The quality of the students' work, and the interest their stories generated, led to publication of The Foxfire Books series, twelve volumes written by those students from information they obtained in interviews for The Foxfire Magazine, sales of which have now reached almost eight million copies.

(Order the entire set of twelve books here.)

  • The Foxfire Book.
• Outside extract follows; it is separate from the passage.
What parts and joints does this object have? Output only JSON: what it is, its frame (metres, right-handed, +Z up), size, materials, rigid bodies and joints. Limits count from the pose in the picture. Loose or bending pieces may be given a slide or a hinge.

This volume, the original anthology, celebrates the home life and creative history of Appalachia, featuring sections on hog dressing, log cabin building, soap making, basket weaving, planting by the signs, preserving foods, making butter, snake lore, hunting tales, faith healing, and moonshining.
  • Foxfire 2. This second volume celebrates the rites and customs of Appalachia, featuring sections on ghost stories, spring wild plant foods, corn shuckins, spinning and weaving, midwives, granny women, old-time burial customs, witches and haints, and wagon making.
  • Foxfire 3. This third volume celebrates the lively and homespun heritage of Appalachia, featuring sections on animal care, banjos & dulcimers, hide tanning, summer and fall wild plant foods, cornshuck mops, butter churns, apple butter, building a lumber kiln, and ginseng.
  • Foxfire 4. This fourth volume celebrates the home life and creative heritage of Appalachia, featuring sections on fiddle making, springhouses, horse trading, sassafras tea, berry buckets, knife making, wood carving, logging, cheese making, and gardening.
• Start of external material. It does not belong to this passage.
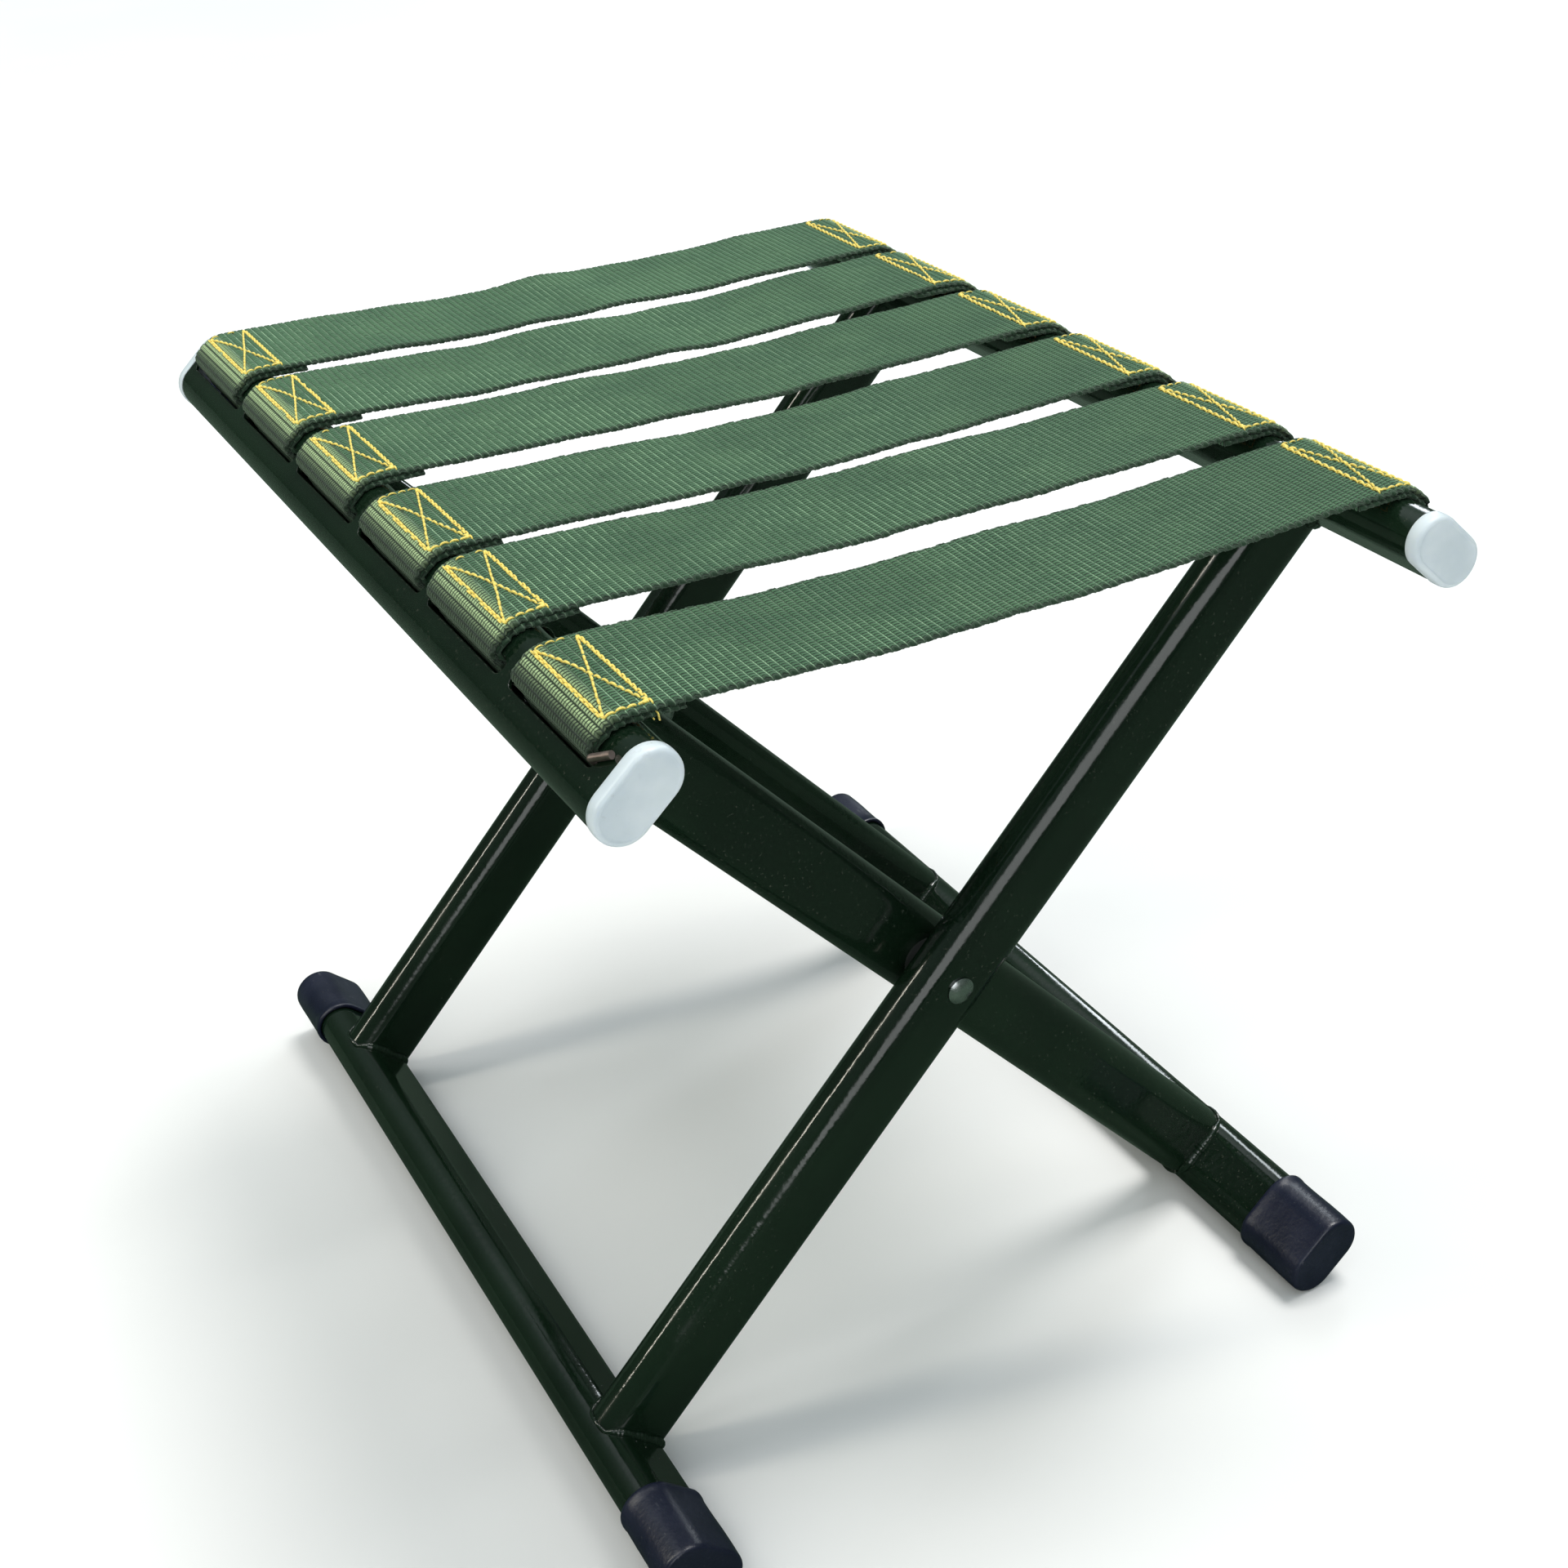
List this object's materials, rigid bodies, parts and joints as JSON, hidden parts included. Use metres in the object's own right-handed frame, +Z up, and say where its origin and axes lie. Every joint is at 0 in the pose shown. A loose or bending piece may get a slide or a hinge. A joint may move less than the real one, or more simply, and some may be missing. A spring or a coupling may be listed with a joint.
{
  "type": "camp stool",
  "caption": "Folding camp stool with crossing flat-oval steel tube frames and a seat of separate webbing straps stitched round the top rails.",
  "frame": {"origin": "on the floor under the middle of the open stool", "axes": "+X across the seat from the inner frame's rail to the outer frame's rail, +Y along the rails towards the rear, +Z up"},
  "size_m": [0.2964, 0.381, 0.32],
  "materials": {
    "tube_paint": "gloss",
    "weld_paint": "gloss",
    "webbing": "matte",
    "stitch_thread": "satin",
    "plug_plastic": "satin",
    "cap_rubber": "satin",
    "wire_steel": "satin",
    "rivet_steel": "satin",
    "spacer_nylon": "matte"
  },
  "bodies": {
    "inner_frame": {"inner_rail": "tube_paint", "inner_leg_front": "tube_paint", "inner_leg_rear": "tube_paint", "inner_foot_bar": "tube_paint", "inner_weld_beads": "weld_paint", "inner_strap_rod": "wire_steel", "inner_plug_front": "plug_plastic", "inner_plug_rear": "plug_plastic", "inner_cap_front": "cap_rubber", "inner_cap_rear": "cap_rubber", "seat_strap_1": "webbing", "seat_strap_2": "webbing", "seat_strap_3": "webbing", "seat_strap_4": "webbing", "seat_strap_5": "webbing", "seat_strap_6": "webbing"},
    "outer_frame": {"outer_rail": "tube_paint", "outer_leg_front": "tube_paint", "outer_leg_rear": "tube_paint", "outer_foot_bar": "tube_paint", "outer_weld_beads": "weld_paint", "outer_strap_rod": "wire_steel", "outer_plug_front": "plug_plastic", "outer_plug_rear": "plug_plastic", "outer_cap_front": "cap_rubber", "outer_cap_rear": "cap_rubber", "pivot_rivet_front": "rivet_steel", "pivot_rivet_rear": "rivet_steel", "pivot_spacer_front": "spacer_nylon", "pivot_spacer_rear": "spacer_nylon", "pivot_washer_front": "rivet_steel", "pivot_washer_rear": "rivet_steel"}
  },
  "joints": [
    {"name": "fold", "type": "hinge", "parent": "inner_frame", "child": "outer_frame", "pos_m": [0, 0, 0.15748], "axis": [0, -1, 0], "range_deg": [0, 70], "deforming": ["seat_strap_1", "seat_strap_2", "seat_strap_3", "seat_strap_4", "seat_strap_5", "seat_strap_6"]}
  ]
}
  • Foxfire 5. This fifth volume celebrates the survival techniques and resourceful heritage of Appalachia, featuring sections on ironmaking, blacksmithing, horseshoes, cowbells, shovels, bellows, barrells, furnaces, flintlock rifles, and bear hunting.
  • Foxfire 6. This sixth volume celebrates the playful and innovative heritage of Appalachia, featuring 100 toys and games, from bow and arrows to merry-go-rounds, flying jennys to puzzles, cornstalk fiddles to gourd banjos and song bows, and cucumber dolls, as well as wooden locks, shoemaking, and a water-powered sawmill.
  • Foxfire 7. This seventh volume celebrates the spiritual heritage of Appalachia, featuring sections on ministers and church members, from Baptists to Methodists to Pentecostals to Presbyterians, as well as revivals, baptisms, shaped-note and gospel singing, faith healing, camp meetings, foot washing, and snake handling.
  • Foxfire 8. This eighth volume celebrates the artistic and skillful heritage of Appalachia, featuring sections on Southern folk pottery, from glazed snake jars to swirlware to flowerpots, pug mills, ash glazes, groundhog kilns, face jugs, churns, and roosters, as well as mule swapping and chicken fighting, breeding, and conditioning.
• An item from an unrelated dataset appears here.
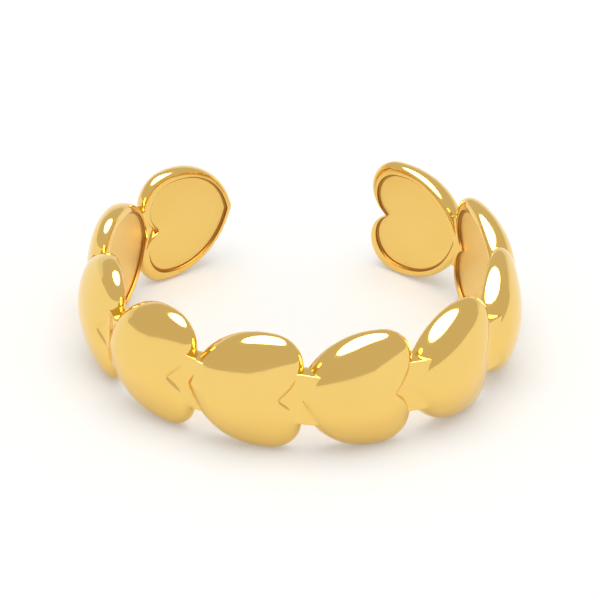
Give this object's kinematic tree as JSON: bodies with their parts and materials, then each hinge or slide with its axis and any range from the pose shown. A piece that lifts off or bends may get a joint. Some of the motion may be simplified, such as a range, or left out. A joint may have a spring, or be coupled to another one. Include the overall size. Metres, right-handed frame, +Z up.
{
  "type": "open band ring",
  "caption": "Open finger ring: a band of puffed hearts in single file, each tip in the next one's notch, with a shallow recess in each back, resting on its side.",
  "frame": {"origin": "under the middle of the ring's box, on the surface that it rests on", "axes": "+Z up along the finger hole's axis, +Y towards the open gap between the two ends, +X to the right of someone who looks from the closed side towards the gap"},
  "size_m": [0.0202, 0.0188, 0.0057],
  "materials": {
    "gold_plate": "brass cast in one piece, gold plated and polished to a mirror"
  },
  "bodies": {
    "root": {"heart_band": "gold_plate"}
  },
  "joints": []
}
  • Foxfire 9. This ninth volume celebrates the crafts and heritage of Appalachia, featuring sections on the Judd Nelson wagon, crazy quilting, general stores, herbal remedies and home cures, herb doctors and healers, a praying rock, a Catawban Indian Potter, witchy and ghostly haint tales, and the log cabin revisited.
  • Foxfire 10. This tenth volume celebrates the heritage and history of Appalachia, featuring sections on old folklore, the role of railroads in Appalachian communities, boarding houses, building and technology from the Depression to the present, chairmaking, whirligigs, snake canes, and gourd art.
  • Foxfire 11. This eleventh volume celebrates the rituals and recipes of Appalachia, featuring sections on the old homeplace, wild plant uses, planting and growing a garden, preserving food - pickling, smoking, and salting, as well as beekeeping and making honey, hunting stories, fishing, and more affairs of plain living.
  • Foxfire 12. Here are reminiscences about learning to square dance and tales about traditional craftsmen who created useful items in the old-time ways that have since disappeared in most of the country. Here are lessons on how to make rose beads and wooden caskets, and on how to find turtles in your local pond. We hear the voices of descendants of the Cherokees who lived in the region, and we learn about what summer camp was like for generations of youngsters. We meet a rich assortment of Appalachian characters and listen to veterans recount their war experiences.

  • A Foxfire Christmas. This captivating book of recollections celebrates the holiday traditions of Appalachian families as passed from one generation to the next. Based on Foxfire students' interviews with neighbors and family members, the memories shared here are from a simpler time, when gifts were fewer but perhaps more precious, and holiday tables were laden with traditional favorites. More than just reminiscences, however, A Foxfire Christmas includes instructions for recreating many of the ornaments, toys, and recipes that make up so many family traditions, from Chicken and Dumplings to Black Walnut Cake, and from candy pulls to corn husk dolls and hand-whittled toy cars.
  • The Foxfire Book of Appalachian Cookery. A 352-page, 500-recipe hardback cookbook for $9? Yes. More than simply a cookbook, The Foxfire Book of Appalachian Cookery combines unpretentious, delectable recipes with the wit and wisdom of those who have prepared and eaten such foods for generations. Drawn from the wealth of material gathered by Foxfire students, this engaging volume evokes the foodways of a southern Appalachian community. Illustrated with photographs of the kitchens, people, and foods of Appalachia, this captivating collection contains more than 500 recipes.